The error message didn't tell me much, but fortunately a quick web search yielded a few different ideas and suggestions, including this and this. Then I found an entry from this blog (that advertises "Unix tips, food reviews and astronomy"):

"A google search revealed it was probably a bad FS causing the problem. To identify which one(s), I ran the following: sh -x /usr/bin/mkszfile

"This gave the full output and I could see which file system it was processing when it crashed. I then unmounted the file system, [ran fsck] and remounted it before re-running the mkszfile.

"In this case there were four file systems it complained about and after [running fsck] them the mkszfile ran through ok. A re-run of the mksysb then worked ok."

That seemed simple enough, so I gave it a try. It went exactly as described in the blog post. After running the command, the filesystem that was causing me issues was the last one that was processed before the error occurred. Luckily for me that filesystem wasn't being used at the time, so I just unmounted it, ran fsck –y /filesystem and then remounted it. Then the mksysb worked as expected.

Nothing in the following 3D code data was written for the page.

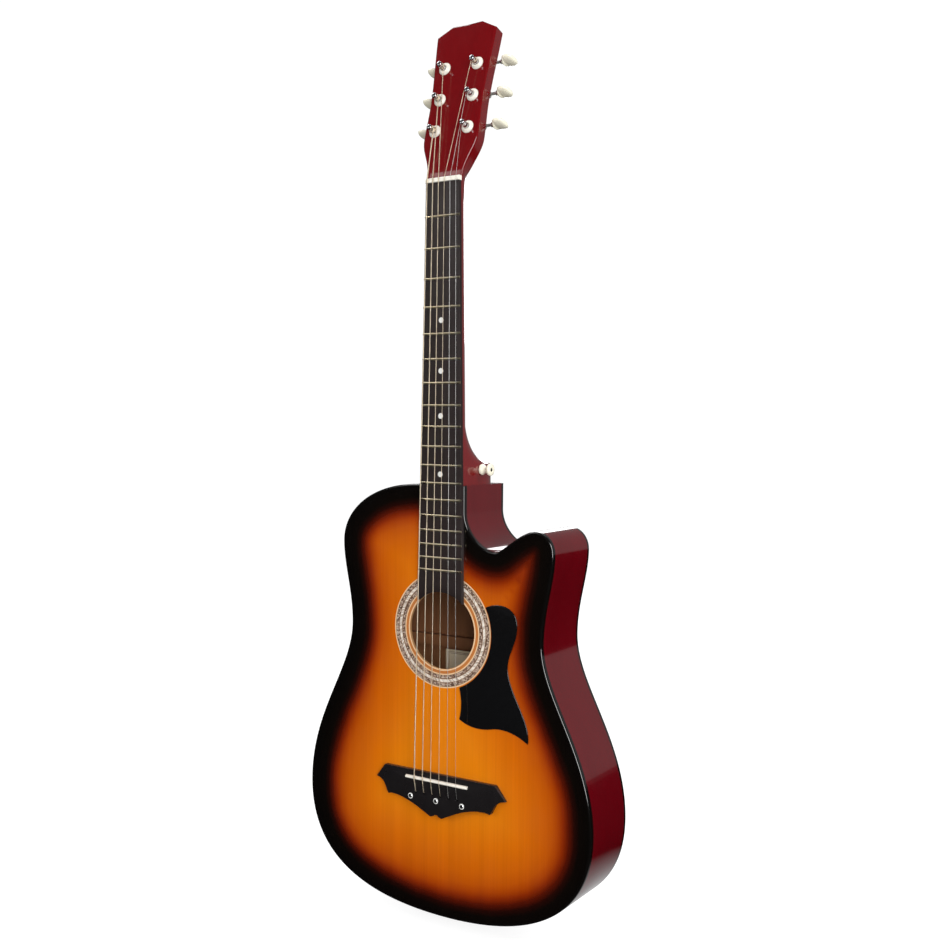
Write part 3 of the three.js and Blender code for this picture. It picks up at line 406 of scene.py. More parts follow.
def make_mesh(name, points_mm, faces, materials, sharp=35.0, values=None, outward=True, kinds=None):
    mesh = bpy.data.meshes.new(name)
    mesh.from_pydata([tuple(p) for p in np.asarray(points_mm, float) * MM], [], [list(f) for f in faces])
    for label, numbers in (values or {}).items():
        carrier = mesh.attributes.new(label, "FLOAT", "POINT")
        carrier.data.foreach_set("value", np.asarray(numbers, np.float32))
    for material in materials:
        mesh.materials.append(material)
    if kinds is not None:
        mesh.polygons.foreach_set("material_index", kinds)
    if outward:
        shape = bmesh.new()
        shape.from_mesh(mesh)
        bmesh.ops.recalc_face_normals(shape, faces=shape.faces)
        shape.to_mesh(mesh)
        shape.free()
    mesh.polygons.foreach_set("use_smooth", [True] * len(mesh.polygons))
    mesh.set_sharp_from_angle(angle=math.radians(sharp))
    return mesh


def bake(piece):
    """Applies a piece's live modifiers, so that only a plain mesh is left."""
    mesh = bpy.data.meshes.new_from_object(piece.evaluated_get(bpy.context.evaluated_depsgraph_get()))
    piece.modifiers.clear()
    piece.data = mesh
    return piece


def bevelled(mesh, width_mm, segments=3, angle=30.0):
    """The same mesh with its corners rounded."""
    holder = linked("rounding", mesh)
    bevel = holder.modifiers.new("round", "BEVEL")
    bevel.width = width_mm * MM
    bevel.segments = segments
    bevel.limit_method = "ANGLE"
    bevel.angle_limit = math.radians(angle)
    bake(holder)
    rounded = holder.data
    bpy.data.objects.remove(holder)
    rounded.polygons.foreach_set("use_smooth", [True] * len(rounded.polygons))
    rounded.set_sharp_from_angle(angle=math.radians(BEVEL_SHARP))
    return rounded


def joined(name, meshes, sharp=35.0):
    """Several meshes as one. Their materials are kept."""
    shape = bmesh.new()
    materials = []
    for mesh in meshes:
        first = len(shape.faces)
        shape.from_mesh(mesh)
        shape.faces.ensure_lookup_table()
        for face in shape.faces[first:]:
            material = mesh.materials[face.material_index]
            if material not in materials:
                materials.append(material)
            face.material_index = materials.index(material)
    result = bpy.data.meshes.new(name)
    shape.to_mesh(result)
    shape.free()
    for material in materials:
        result.materials.append(material)
    result.set_sharp_from_angle(angle=math.radians(sharp))
    return result


def moved(mesh, matrix):
    """A copy of the mesh at another place. The matrix is in metres."""
    copy = mesh.copy()
    copy.transform(matrix)
    if matrix.determinant() < 0:
        copy.flip_normals()
    return copy


def turned(name, profile, material, steps=48, sharp=30.0):
    """A solid of revolution about local Y from (radius, y) pairs, in millimetres."""
    points, faces, rings = [], [], []
    for radius, y in profile:
        if radius == 0:
            rings.append([len(points)])
            points.append((0, y, 0))
        else:
            rings.append(list(range(len(points), len(points) + steps)))
            angles = [2 * math.pi * i / steps for i in range(steps)]
            points += [(radius * math.cos(a), y, radius * math.sin(a)) for a in angles]
    for low, high in zip(rings, rings[1:]):
        for i in range(steps):
            j = (i + 1) % steps
            corners = [low[i % len(low)], low[j % len(low)], high[j % len(high)], high[i % len(high)]]
            faces.append(list(dict.fromkeys(corners)))
    return make_mesh(name, points, [f for f in faces if len(f) > 2], [material], sharp)


def skin(rings, size, closed=False):
    """Four-sided faces between neighbouring rings of points, with a cap on each end unless it closes."""
    faces = []
    for ring in range(rings if closed else rings - 1):
        start, after = ring * size, (ring + 1) % rings * size
        for k in range(size):
            m = (k + 1) % size
            faces.append([start + k, start + m, after + m, after + k])
    if not closed:
        faces += [list(range(size)), list(range((rings - 1) * size, rings * size))]
    return faces


def tube(path, radius, sides=10):
    """Points and faces of a round bar along a path, and how far along it each point is."""
    path = np.asarray(path, float)
    steps = np.diff(path, axis=0)
    lengths = np.linalg.norm(steps, axis=1)
    directions = steps / lengths[:, None]
    tangents = np.vstack([directions[:1], directions]) + np.vstack([directions, directions[-1:]])
    tangents /= np.linalg.norm(tangents, axis=1)[:, None]
    aside = (0.31, 0.17, 0.93) if abs(tangents[0][0]) > 0.5 else (1.0, 0.1, 0.05)
    normal = np.cross(tangents[0], aside)
    points, along = [], []
    travelled = np.concatenate([[0], np.cumsum(lengths)])
    for centre, tangent, far in zip(path, tangents, travelled):
        normal = normal - tangent * (normal @ tangent)
        normal /= np.linalg.norm(normal)
        binormal = np.cross(tangent, normal)
        for i in range(sides):
            angle = 2 * math.pi * i / sides
            points.append(centre + radius * (math.cos(angle) * normal + math.sin(angle) * binormal))
            along.append(far)
    return points, skin(len(path), sides), along


print("mesh helpers ready")

# %% [markdown]
# ## The outline of the body
# A guitar's body is drawn as one flat curve. Each stretch is a cubic curve with a direction and a handle
# length at both ends, which is how a draughtsman's spline keeps bouts and waist smooth. The bass half is
# the treble half mirrored, except that the treble shoulder is scooped out to let the hand reach the high
# frets.
# %% Body sizes and outline
BODY_LENGTH, BODY_DEPTH = 463.0, 79.0
FRONT, BACK = -BODY_DEPTH / 2, BODY_DEPTH / 2
SIDE_THICK, TOP_THICK, BACK_THICK = 2.2, 2.8, 2.8
BINDING_HEIGHT = 5.0
HOLE_RADIUS, HOLE_Z = 41.3, BODY_LENGTH - 154.6
CURVE_STEPS = 36


def cubic(p0, p1, p2, p3, steps=16):
    """A cubic curve's points, without its first one."""
    t = np.linspace(0, 1, steps + 1)[1:, None]
    p0, p1, p2, p3 = (np.array(p, float) for p in (p0, p1, p2, p3))
    return (1 - t) ** 3 * p0 + 3 * (1 - t) ** 2 * t * p1 + 3 * (1 - t) * t ** 2 * p2 + t ** 3 * p3


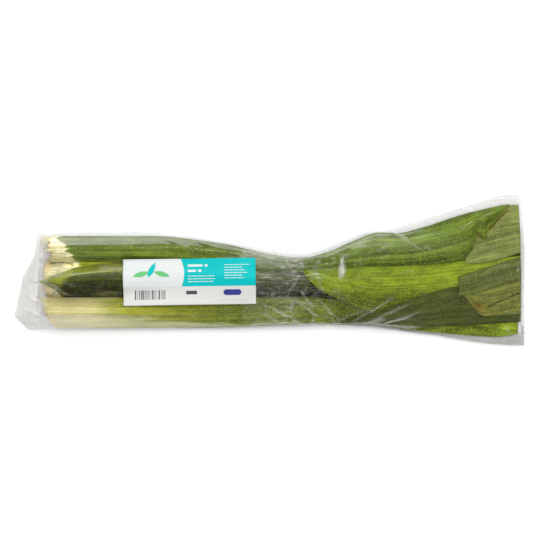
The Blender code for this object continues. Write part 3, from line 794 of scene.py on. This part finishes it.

Now when the next person does a web search on this error code, there will be two sources confirming that running sh –x /usr/bin/mkszfile is the way to locate the filesystem that's causing you problems.

September 02, 2014


The IBM Redbook, "PowerVM Best Practices," has a detailed look at mixing vSCSI and NPIV on VIO client LPARs.

From Section 5.1.3:

"It is possible to mix a virtual Small Computer System Interface (SCSI) and N-Port ID Virtualization (NPIV) within the same virtual I/O client. You can have rootvg or booting devices that are mapped via virtual SCSI adapters, and data volumes that are mapped via NPIV.

"Mixing NPIV and a virtual SCSI has advantages and disadvantages, as shown in Table 5-1.


* It makes multipathing software updates easier for data disks.

* You can use the Virtual I/O Server to perform problem determination when virtual I/O clients have booting issues.


* Requires extra management at the Virtual I/O Server level.

* Live Partition Mobility (LPM) is easier with NPIV."

What's your preference? Do you want your SAN guys to provide all your LUNs via NPIV and manage the same multipath drivers on the client for both rootvg and datavg? Or would you rather manage your rootvg multipath drivers on your VIO server, map up the rootvg disks to the clients via vSCSI and use NPIV for your data LUNs?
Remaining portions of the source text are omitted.